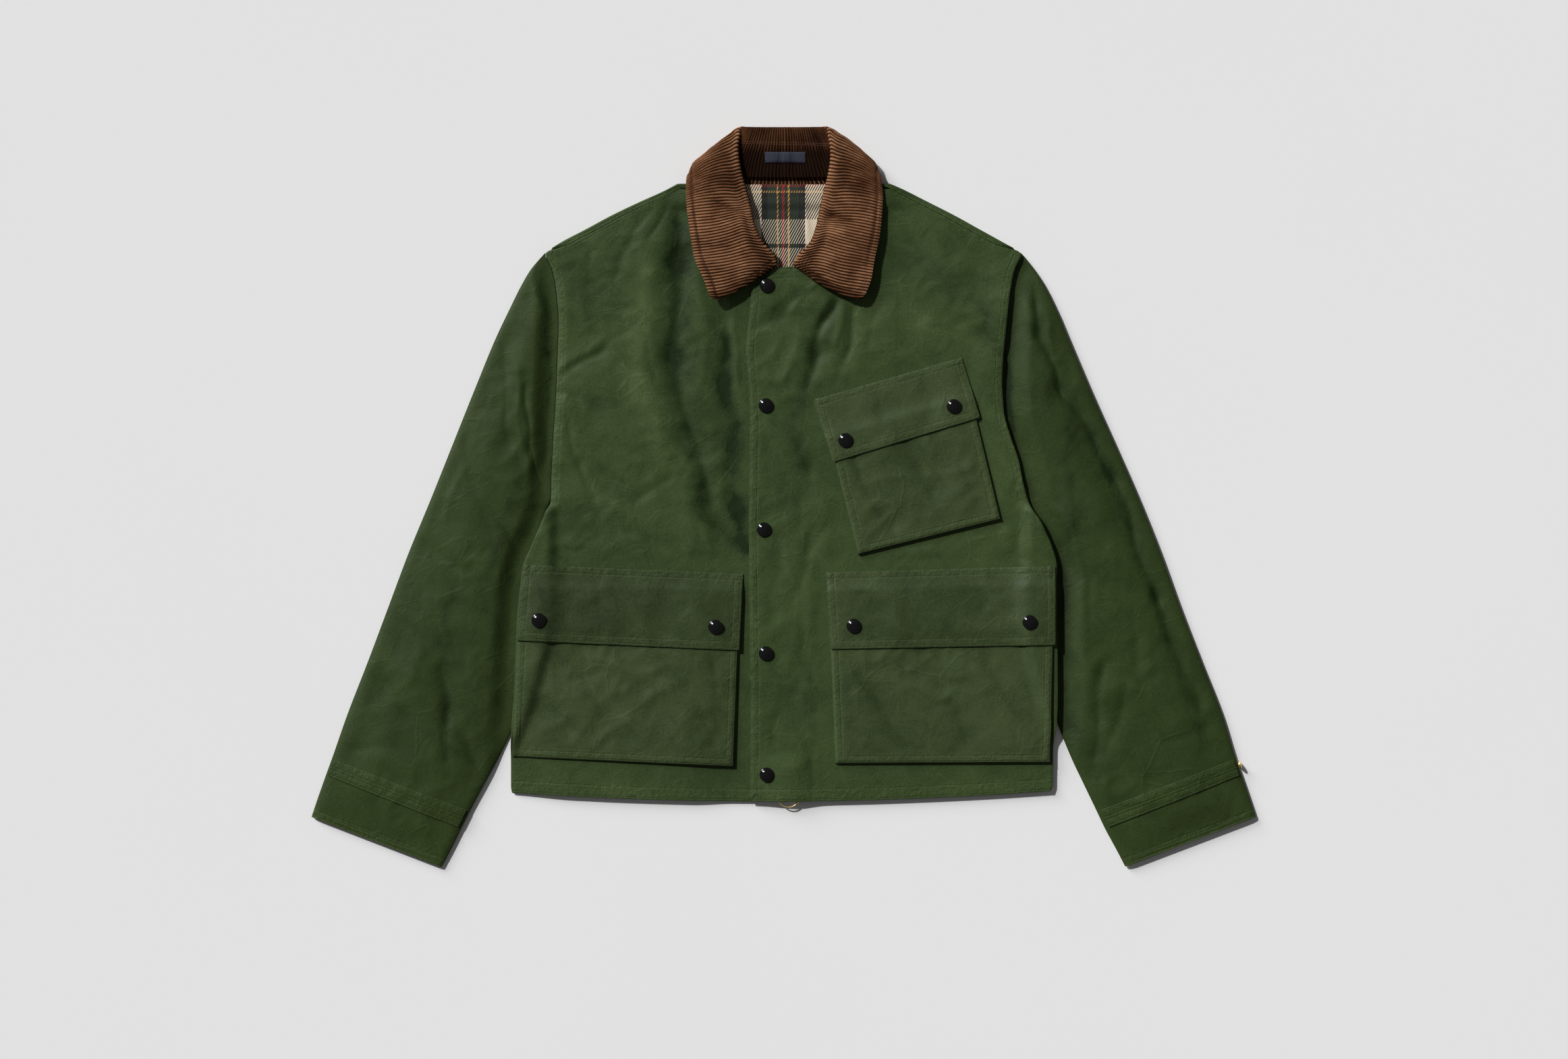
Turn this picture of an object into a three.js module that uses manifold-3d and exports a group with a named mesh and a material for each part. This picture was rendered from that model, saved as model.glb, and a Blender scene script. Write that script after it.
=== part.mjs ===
import * as THREE from 'three';
import Module from 'manifold-3d';

const wasm = await Module();
wasm.setup();

// Waxed cotton jacket laid flat with its front up, in millimetres.
// +Z is up from the surface, +Y runs from the hem to the collar, and +X is the wearer's left.

// Driving sizes
const CLOTH = 1.5;
const FLAP_CLOTH = 1.8;
const CORDUROY = 2.4;
const SEAM_GAP = 0.3;
const HEM_Y = -306;
const HEM_MIDDLE_X = -15;
const SHOULDER_LAP = 12.5;
const SIDE_RISE = 5.3;
const NECK_RISE = 2.7;
const SLEEVE_TOP = 6.9;
const TUCKED_TOP = 5.0;
const SNAP_RADIUS = 7.5;
const SNAP_HEIGHT = 3.8;
const RING_OUTER = 11.85;
const RING_WIRE = 0.65;
const ZIP_X = 5.3;
const RING_CENTRE_Y = -309.4;

// Half outline of the body from the hem up to the neck: side seam, armhole, then shoulder
const BODY_EDGE = [
  { y: -306, right: -282, left: 277 },
  { y: -299, right: -283, left: 279 },
  { y: -285, right: -283, left: 279.2 },
  { y: -260, right: -283, left: 279.5 },
  { y: -235, right: -282, left: 283 },
  { y: -200, right: -279.5, left: 284 },
  { y: -175, right: -278.5, left: 283.8 },
  { y: -150, right: -277.5, left: 283.5 },
  { y: -120, right: -276, left: 283.3 },
  { y: -95, right: -273.5, left: 283.2 },
  { y: -72, right: -270.5, left: 283 },
  { y: -50, right: -261.5, left: 277.5 },
  { y: -34, right: -254.5, left: 270.5 },
  { y: -22, right: -249.6, left: 264.5 },
  { y: -13, right: -246, left: 258 },
  { y: -5, right: -241.5, left: 254 },
  { y: 20, right: -241, left: 247 },
  { y: 40, right: -240, left: 243 },
  { y: 60, right: -239, left: 236 },
  { y: 90, right: -237, left: 228 },
  { y: 120, right: -235.5, left: 226.5 },
  { y: 150, right: -234.5, left: 228 },
  { y: 180, right: -233.5, left: 231 },
  { y: 215, right: -236, left: 235 },
  { y: 235, right: -240, left: 239 },
  { y: 253, right: -247, left: 246 },
  { y: 264, right: -231.4, left: 227.9 },
  { y: 278, right: -204.8, left: 202.7 },
  { y: 292, right: -178.9, left: 177.5 },
  { y: 307, right: -147.5, left: 148 },
  { y: 319, right: -121, left: 124 },
  { y: 327, right: -106, left: 105 },
];
const ARMHOLE_Y = [253, 235, 215, 180, 150, 120, 90, 60, 40, 20, -5];
const UNDERARM_Y = -5;
const SHOULDER_Y = 253;

// Neck edge of each front, and the centre edges: the fly laps over the wearer's right front
const NECK_EDGE = [
  { y: 236, right: -14, left: 12 },
  { y: 240, right: -20, left: 20 },
  { y: 253, right: -42, left: 43 },
  { y: 272, right: -59, left: 60 },
  { y: 292, right: -71, left: 72 },
  { y: 308, right: -78, left: 79 },
  { y: 322, right: -82, left: 83 },
];
const FLY_EDGE = [
  { y: -306, x: -34.5 },
  { y: -200, x: -34 },
  { y: -100, x: -35.5 },
  { y: -30, x: -36 },
  { y: 83, x: -34.5 },
  { y: 113, x: -35.5 },
  { y: 150, x: -39 },
  { y: 168, x: -38 },
  { y: 183, x: -36 },
  { y: 218, x: -33 },
  { y: 221, x: -23 },
  { y: 237, x: -11 },
  { y: 240, x: 20 },
];
const UNDERLAP_EDGE = [
  { y: -306, x: 18 },
  { y: 215, x: 18 },
  { y: 228, x: 3 },
  { y: 236, x: -14 },
];

// Sleeve rings from the cuff to the armhole: height of the outer end, then the inner end on each side
const SLEEVE_RINGS = [
  { oy: -331, rx: -354.5, ry: -383, lx: 354, ly: -382.5, bow: 0, top: 5.6 },
  { oy: -316, rx: -346, ry: -367, lx: 346, ly: -367, bow: 0, top: 6.0 },
  { oy: -292, rx: -333.5, ry: -342, lx: 333, ly: -343, bow: 0, top: 6.3 },
  { oy: -270, rx: -324, ry: -323, lx: 324, ly: -324, bow: 0, top: 6.5 },
  { oy: -233, rx: -310, ry: -297, lx: 311, ly: -297, bow: 0, top: 6.9 },
  { oy: -195, rx: -294, ry: -267, lx: 296.5, ly: -266, bow: 0, top: 6.9 },
  { oy: -152, rx: -272, ry: -216, lx: 278, ly: -216, bow: 0, top: 6.9 },
  { oy: -104, rx: -256, ry: -158, lx: 263, ly: -158, bow: 0, top: 6.9 },
  { oy: -54, rx: -249.5, ry: -104, lx: 259, ly: -104, bow: 0, top: 6.9 },
  { oy: -2, rx: -247.6, ry: -62, lx: 258.4, ly: -62, bow: 0.03, top: 6.9 },
  { oy: 50, rx: -247.1, ry: -36, lx: 258.6, ly: -36, bow: 0.08, top: 6.9 },
  { oy: 106, rx: -246.9, ry: -17, lx: 258.9, ly: -17, bow: 0.18, top: 6.9 },
  { oy: 160, rx: -245.4, ry: -11.5, lx: 257.8, ly: -12, bow: 0.36, top: 6.9 },
  { oy: 205, rx: -244, ry: -8.8, lx: 256.6, ly: -9.2, bow: 0.6, top: 6.6 },
  { oy: 236, rx: -242.9, ry: -6.8, lx: 255.5, ly: -7, bow: 0.83, top: 6.0 },
  { oy: 253, rx: -242, ry: -5, lx: 254.6, ly: -5, bow: 1, top: 5.0 },
];
const SLEEVE_OUTER = [
  { y: -331, right: -489.4, left: 489.4 },
  { y: -316, right: -484.4, left: 484.4 },
  { y: -292, right: -476, left: 476.2 },
  { y: -270, right: -468, left: 468.5 },
  { y: -226, right: -452.6, left: 455 },
  { y: -170, right: -430.9, left: 433 },
  { y: -114, right: -409.9, left: 411.3 },
  { y: -58, right: -388.9, left: 391 },
  { y: -2, right: -365.8, left: 368.6 },
  { y: 54, right: -343.4, left: 344 },
  { y: 110, right: -321, left: 318.9 },
  { y: 166, right: -297.9, left: 295 },
  { y: 194, right: -284.6, left: 283.2 },
  { y: 222, right: -270.6, left: 269.2 },
  { y: 236, right: -262.2, left: 260 },
  { y: 253, right: -247.6, left: 246.6 },
];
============
Exactly as written, please reproduce the lines from the first line of the data to the line containing "const RING_CENTRE_Y = -309.4;", inclusive, and nothing else.

- FINAL RESULT -
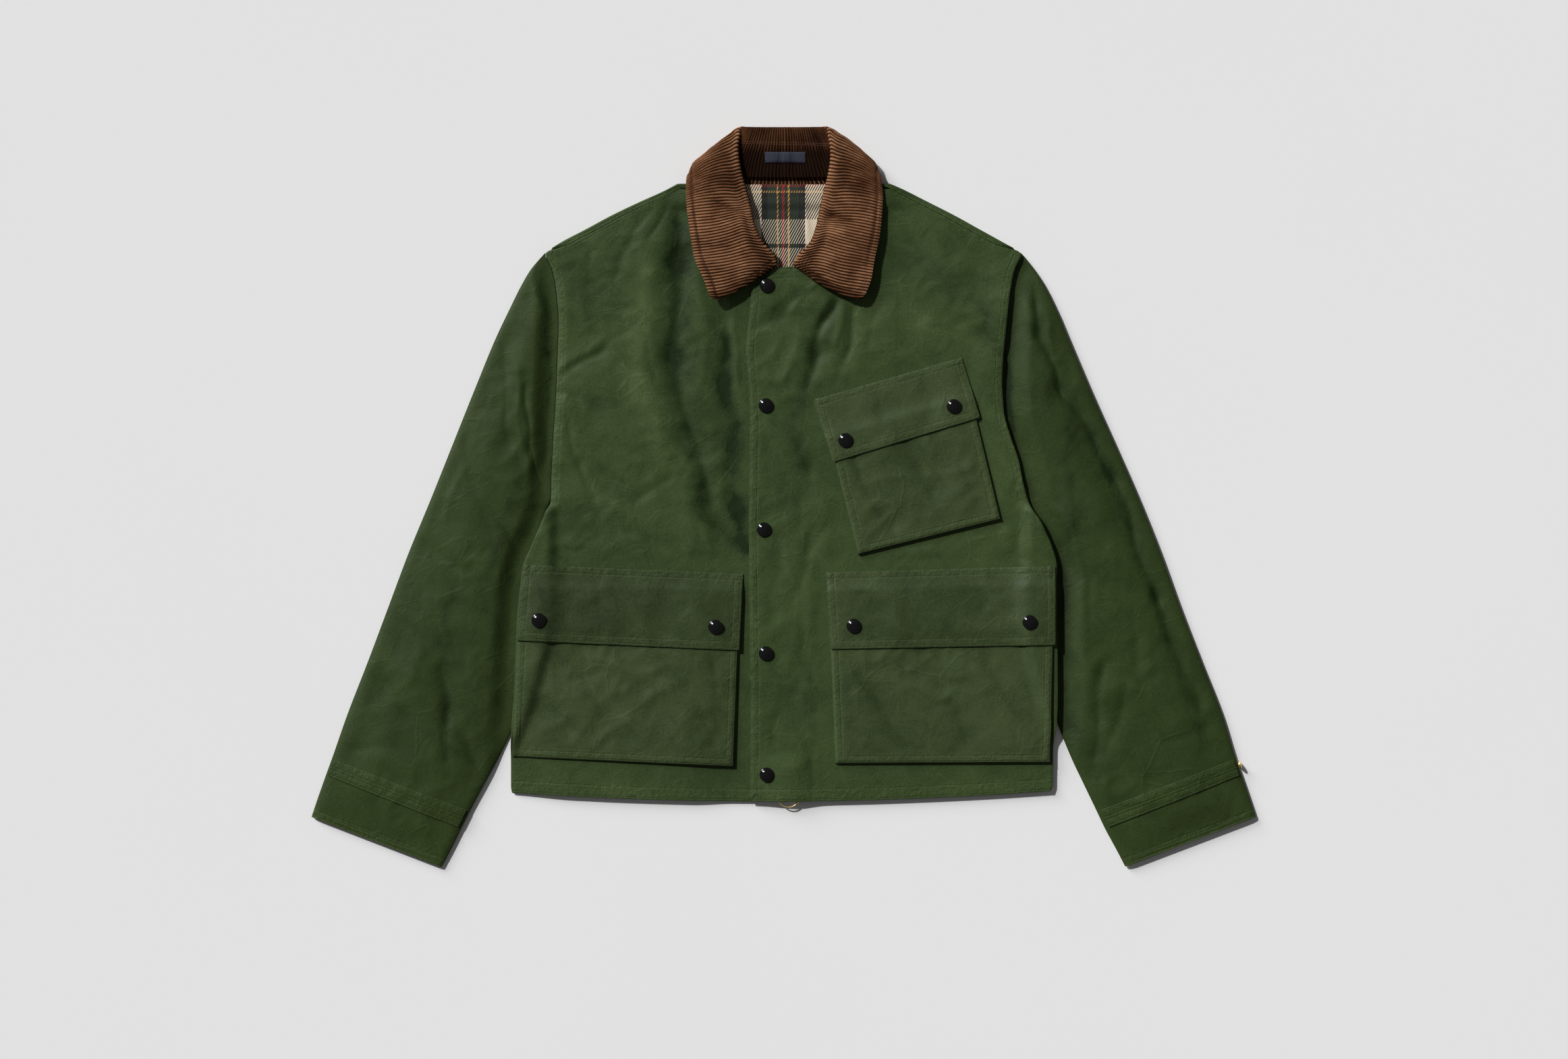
Turn this picture of an object into a three.js module that uses manifold-3d and exports a group with a named mesh and a material for each part. This picture was rendered from that model, saved as model.glb, and a Blender scene script. Write that script after it.
=== part.mjs ===
import * as THREE from 'three';
import Module from 'manifold-3d';

const wasm = await Module();
wasm.setup();

// Waxed cotton jacket laid flat with its front up, in millimetres.
// +Z is up from the surface, +Y runs from the hem to the collar, and +X is the wearer's left.

// Driving sizes
const CLOTH = 1.5;
const FLAP_CLOTH = 1.8;
const CORDUROY = 2.4;
const SEAM_GAP = 0.3;
const HEM_Y = -306;
const HEM_MIDDLE_X = -15;
const SHOULDER_LAP = 12.5;
const SIDE_RISE = 5.3;
const NECK_RISE = 2.7;
const SLEEVE_TOP = 6.9;
const TUCKED_TOP = 5.0;
const SNAP_RADIUS = 7.5;
const SNAP_HEIGHT = 3.8;
const RING_OUTER = 11.85;
const RING_WIRE = 0.65;
const ZIP_X = 5.3;
const RING_CENTRE_Y = -309.4;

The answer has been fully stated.